After a failed effort at the eleventh hour to resolve a work stoppage that threatens to undermine the game of pro football by using a collection of replacement officials with too many members who aren’t ready for a stage of this magnitude, the NFL Referees Association has issued a new press release attacking the league for a “misinformation campaign.”
But an attempt at the conclusion of the release to characterize the financial portion of the dispute as trivial could backfire. The NFLRA says that the compensation increase its members seek along with the continuation of the defined benefit pension plan (i.e., the employer invests the money and the employees always get the same amount even if the market goes to hell in a handbag) would cost “about 1/3 of 1% of its $9 billion in revenues.”
Seems small, right? But that translates to $30 million. And the NFLRA doesn’t explain whether that’s over the course of a year or over the length of the deal.
It’s a clumsy effort, in our view, to make the league look greedy. Especially since a fairly limited exercise in number crunching reveals that the stuff the NFLRA wants over and above that which the NFL has offered results in a gap of $252,100 per official.

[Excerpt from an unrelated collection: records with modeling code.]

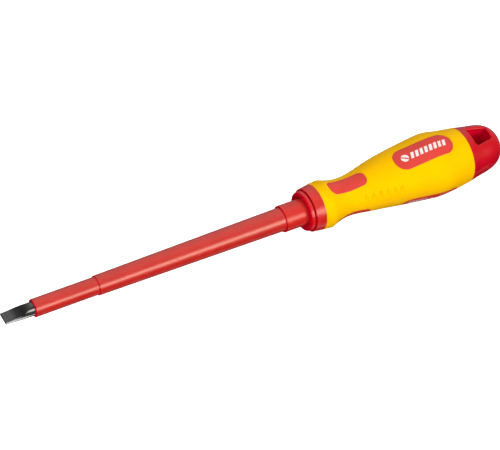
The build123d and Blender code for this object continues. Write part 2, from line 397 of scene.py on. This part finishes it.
def dress_nodes():
    """Gives every CAD node the material of its piece."""
    by_start = {
        "blade": steel_material(),
        "inner_sleeve": sleeve_material("inner_sleeve_red", front_of("inner_sleeve")),
        "outer_sleeve": sleeve_material("outer_sleeve_red", front_of("outer_sleeve")),
        "collar_sleeve": sleeve_material(
            "collar_red", front_of("collar_sleeve"), strength=1.1, specular=0.55,
        ),
        "nose_ring": nose_material(),
        "handle_core": core_material("core_red").material,
        "grip_cover": grip_material(),
        "neck_pad": pad_material("pad_red").material,
        "label_pad_1": big_print(1),
        "label_pad_2": small_print(2),
        "label_pad_3": small_print(3),
        "end_cap": cap_material(),
    }
    for name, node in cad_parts.items():
        material = next(m for start, m in by_start.items() if name.startswith(start))
        node.data.materials.clear()
        node.data.materials.append(material)


def direction_towards(turn, along):
    """Unit vector at that turn, leaning from the shaft's normal towards the cap, both in degrees."""
    lean = math.radians(along)
    return direction_from_shaft(math.radians(turn)) * math.cos(lean) + Vector((math.sin(lean), 0, 0))


def area_light(name, turn, along, width, length, radiance, colour=(1, 1, 1), glossy=True):
    """A soft light aimed at the middle of the tool, width across the shaft and length along it."""
    towards = direction_towards(turn, along)
    side = towards.cross(Vector((1, 0, 0))).normalized()
    data = bpy.data.lights.new(name, "AREA")
    data.shape = "RECTANGLE"
    data.size = width
    data.size_y = length
    data.energy = math.pi * width * length * radiance
    data.color = colour
    light = bpy.data.objects.new(name, data)
    turned = Matrix((side, towards.cross(side), towards)).transposed().to_4x4()
    place = Vector((LIGHT_TARGET, 0, 0)) + towards * LIGHT_DISTANCE
    light.matrix_world = Matrix.Translation(place) @ turned
    light.visible_glossy = glossy
    bpy.context.scene.collection.objects.link(light)


def stage_piece(name, mesh, glow, base):
    """Floor or backdrop, kept out of what lights the tool, so it doesn't tint it."""
    piece = bpy.data.objects.new(name, mesh)
    bpy.context.scene.collection.objects.link(piece)
    s = Shader(name, Base_Color=(base, base, base, 1), Roughness=STAGE_ROUGHNESS)
    s.surface.inputs["Emission Color"].default_value = (1, 1, 1, 1)
    s.surface.inputs["Emission Strength"].default_value = glow
    mesh.materials.append(s.material)
    piece.visible_diffuse = False
    piece.visible_glossy = False
    return piece


def make_stage():
    """Floor under the tool and a white dome round everything."""
    low, reach = cad_box[0].z, FLOOR_REACH
    floor_mesh = bpy.data.meshes.new("floor")
    corners = [(-reach, -reach, low), (reach, -reach, low), (reach, reach, low), (-reach, reach, low)]
    floor_mesh.from_pydata(corners, [], [(0, 1, 2, 3)])
    stage_piece("floor", floor_mesh, FLOOR_GLOW, FLOOR_WHITE)
    dome_mesh = bpy.data.meshes.new("backdrop")
    dome = bmesh.new()
    bmesh.ops.create_uvsphere(dome, u_segments=48, v_segments=24, radius=DOME_RADIUS)
    dome.to_mesh(dome_mesh)
    dome.free()
    backdrop = stage_piece("backdrop", dome_mesh, 1.0, 0.0)
    backdrop.visible_shadow = False
    backdrop.visible_transmission = False


def make_world():
    """Light from all round: an even part that fades out below, and a glow from above and behind."""
    world = bpy.data.worlds.new("studio")
    world.use_nodes = True
    nodes, links = world.node_tree.nodes, world.node_tree.links
    direction = nodes.new("ShaderNodeTexCoord")
    facing = nodes.new("ShaderNodeVectorMath")
    facing.operation = "DOT_PRODUCT"
    facing.inputs[1].default_value = direction_towards(BACK_TURN, BACK_ALONG)
    links.new(direction.outputs["Generated"], facing.inputs[0])
    total = nodes.new("ShaderNodeMath")
    parts = ((*AMBIENT_RANGE, AMBIENT_BELOW, AMBIENT), (*BACK_RANGE, 0.0, BACK_GLOW))
    for socket, values in zip(total.inputs, parts):
        light = nodes.new("ShaderNodeMapRange")
        light.interpolation_type = "SMOOTHSTEP"
        for number, value in enumerate(values, start=1):
            light.inputs[number].default_value = value
        links.new(facing.outputs["Value"], light.inputs[0])
        links.new(light.outputs[0], socket)
    links.new(total.outputs[0], nodes["Background"].inputs["Strength"])
    nodes["Background"].inputs["Color"].default_value = (1, 1, 1, 1)
    bpy.context.scene.world = world
    bpy.context.scene.view_settings.view_transform = "Standard"


def make_lights():
    area_light("key", turn=-30, along=20, width=0.5, length=1.0, radiance=6.1, colour=(1, 0.975, 0.9))
    area_light("low rim", turn=-114, along=24, width=0.25, length=0.8, radiance=1.1)
    area_light("front fill", turn=15, along=-5, width=1.0, length=1.0, radiance=1.55, glossy=False)
    area_light("tip fill", turn=10, along=-65, width=1.0, length=1.0, radiance=1.4, glossy=False)
    area_light("low fill", turn=-85, along=-60, width=0.8, length=0.8, radiance=11.5, glossy=False)


make_camera()
make_stage()
make_world()
make_lights()
dress_nodes()
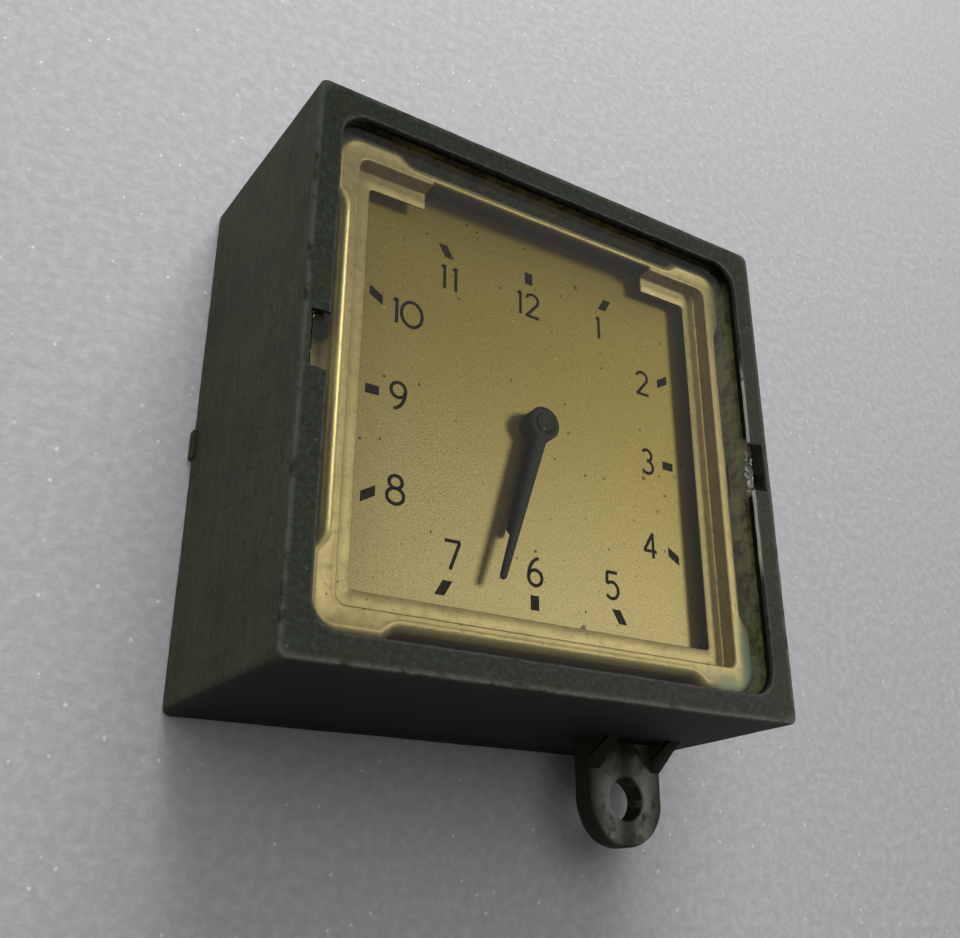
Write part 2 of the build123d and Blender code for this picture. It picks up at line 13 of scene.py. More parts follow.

The release from the NFLRA also makes no mention of the non-economic portion of the dispute. One source with knowledge of the situation claims that the union is resisting aggressively the effort to create a bench of backups who would replace during the season any officials who are underperforming.
“It continues to mystify any objective observer of the situation why the NFL would jeopardize the safety of its players, the integrity of the game and the quality of its product in order to continue its attack on its professional referees,” the NFLRA contends.
What’s not mystifying is that the locked-out officials apparently have decided to take full advantage of the perception/reality of replacement incompetence in order to get every penny of that 1/3 of 1% of $9 billion. And the more they try to point the finger at the NFL for the absence of a deal, the more they risk that others will start to point the finger at them.